Earlier this week Intel announced a major restructuring that will result in the loss of 12,000 jobs over the next several weeks, an amount equal to approximately 11% of the company's workforce. I've been sitting on the news for a while, trying to decide what I could add to the hundreds of reports on it and honestly, I haven't come to any definitive conclusion. But here it goes.
It's obviously worth noting the humanitarian part of this announcement – 12,000 people will be losing their job. I feel for them and wish them luck finding employment quickly. It sucks to see anyone lose their job, and maybe more so with a company that is still so profitable and innovative.
The reasons for the restructuring are obviously complex, but the major concern is the shift in focus towards IoT (Internet of Things) and cloud infrastructure as the primary growth drivers.
The data center and Internet of Things (IoT) businesses are Intel’s primary growth engines, with memory and field programmable gate arrays (FPGAs) accelerating these opportunities – fueling a virtuous cycle of growth for the company. These growth businesses delivered $2.2 billion in revenue growth last year, and made up 40 percent of revenue and the majority of operating profit, which largely offset the decline in the PC market segment.
That last line is the one that might be the most concerning for enthusiasts and builders that read PC Perspective. The decline of the PC market has been a constant hum in the back of minds for the better part of 10 years. Everyone from graphics card vendors to motherboard manufacturers and any other product that depends on the consumer PC to be relevant, has been worried about what will happen as the PC continues in a southward spiral.

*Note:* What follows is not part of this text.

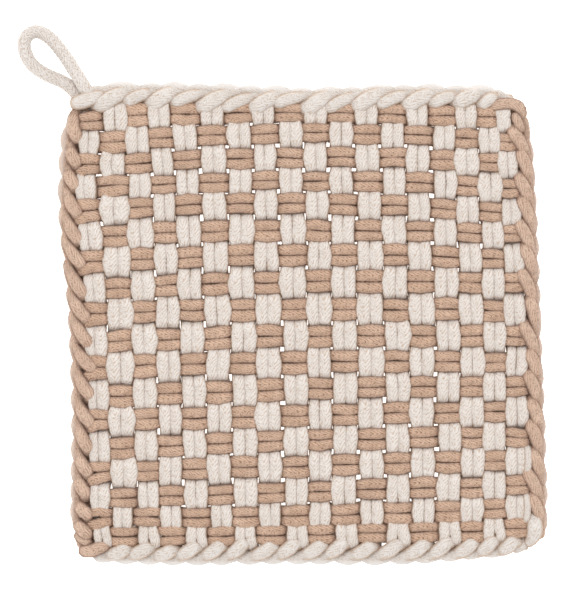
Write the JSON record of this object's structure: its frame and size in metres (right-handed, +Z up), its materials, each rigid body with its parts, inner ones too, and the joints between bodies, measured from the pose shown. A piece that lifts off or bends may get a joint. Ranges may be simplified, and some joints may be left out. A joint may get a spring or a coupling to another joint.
{
  "type": "woven pot holder",
  "caption": "Square flat pot holder woven from doubled cotton cords, with a chain-stitched edge and a cord loop at one corner for hanging.",
  "frame": {"origin": "on the surface it lies on, under the middle of its whole outline, the hanging loop included", "axes": "+X to the right and +Y up the mat as it is seen from above with the hanging loop at the top left corner, +Z up through its thickness"},
  "size_m": [0.2216, 0.225, 0.0104],
  "materials": {
    "cream_loop_cotton": "matt knitted cotton cord",
    "tan_loop_cotton": "matt knitted cotton cord",
    "cream_edging_cotton": "matt knitted cotton cord in chain stitch",
    "tan_edging_cotton": "matt knitted cotton cord in chain stitch",
    "cream_hanging_cotton": "matt knitted cotton cord"
  },
  "bodies": {
    "root": {"warp_loop_01": "cream_loop_cotton", "warp_loop_02": "cream_loop_cotton", "warp_loop_03": "cream_loop_cotton", "warp_loop_04": "cream_loop_cotton", "warp_loop_05": "cream_loop_cotton", "warp_loop_06": "cream_loop_cotton", "warp_loop_07": "cream_loop_cotton", "warp_loop_08": "cream_loop_cotton", "warp_loop_09": "cream_loop_cotton", "warp_loop_10": "cream_loop_cotton", "warp_loop_11": "cream_loop_cotton", "warp_loop_12": "cream_loop_cotton", "warp_loop_13": "cream_loop_cotton", "warp_loop_14": "cream_loop_cotton", "warp_loop_15": "cream_loop_cotton", "warp_loop_16": "cream_loop_cotton", "warp_loop_17": "cream_loop_cotton", "warp_loop_18": "cream_loop_cotton", "weft_loop_01": "tan_loop_cotton", "weft_loop_02": "tan_loop_cotton", "weft_loop_03": "tan_loop_cotton", "weft_loop_04": "tan_loop_cotton", "weft_loop_05": "tan_loop_cotton", "weft_loop_06": "tan_loop_cotton", "weft_loop_07": "tan_loop_cotton", "weft_loop_08": "tan_loop_cotton", "weft_loop_09": "tan_loop_cotton", "weft_loop_10": "tan_loop_cotton", "weft_loop_11": "tan_loop_cotton", "weft_loop_12": "tan_loop_cotton", "weft_loop_13": "tan_loop_cotton", "weft_loop_14": "tan_loop_cotton", "weft_loop_15": "tan_loop_cotton", "weft_loop_16": "tan_loop_cotton", "weft_loop_17": "tan_loop_cotton", "weft_loop_18": "tan_loop_cotton", "edging_left": "tan_edging_cotton", "edging_bottom": "cream_edging_cotton", "edging_right": "tan_edging_cotton", "edging_top": "cream_edging_cotton", "hanging_loop": "cream_hanging_cotton"}
  },
  "joints": []
}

But it's important to point out that Intel has done this before, has taken the stance that the consumer PC is bad business. Remember the netbook craze and the rise of the Atom product line? When computers were "fast enough" for people to open up a browser and get to their email? At that point Intel had clearly pushed the enthusiast and high performance computing market to back burner. This also occurred when management pushed Intel into the mobile space, competing directly with the likes of Qualcomm in a market that it didn't quite have the product portfolio to do so.
Then something happened – PC gaming proved to be a growth segment after all. Intel started to realize that high end components mattered and they made attempts to recapture the market's mind share (as it never lost the market share). That is where the unlocked processors in notebooks and "anniversary edition" CPUs were born, in the labs of Intel where gamers and enthusiasts mattered. Hell the entire creation of the Devil's Canyon platform was predicated on the idea that the enthusiast community mattered.
I thought we were moving in the right direction. But it appears we have another setback. Intel is going to downplay the value and importance of the market that literally defines and decides what every other consumer buys. Enthusiasts are the trend setters, the educators and the influencers. When families and friends and co-workers ask for suggestions for new phones, tablets and notebooks, they ask us.
Maybe Intel is just in another cycle, another loop about the fate of the PC and what it means. Did tablets and the iPad kill off the notebook? Did mobile games on your iPhone keep users from flocking to PC games? Have the PS4 or Xbox One destroyed the market for PC-based gaming and VR? No.
The potential worry now is that one of these times, as Intel feigns disinterest in the PC, it may stick.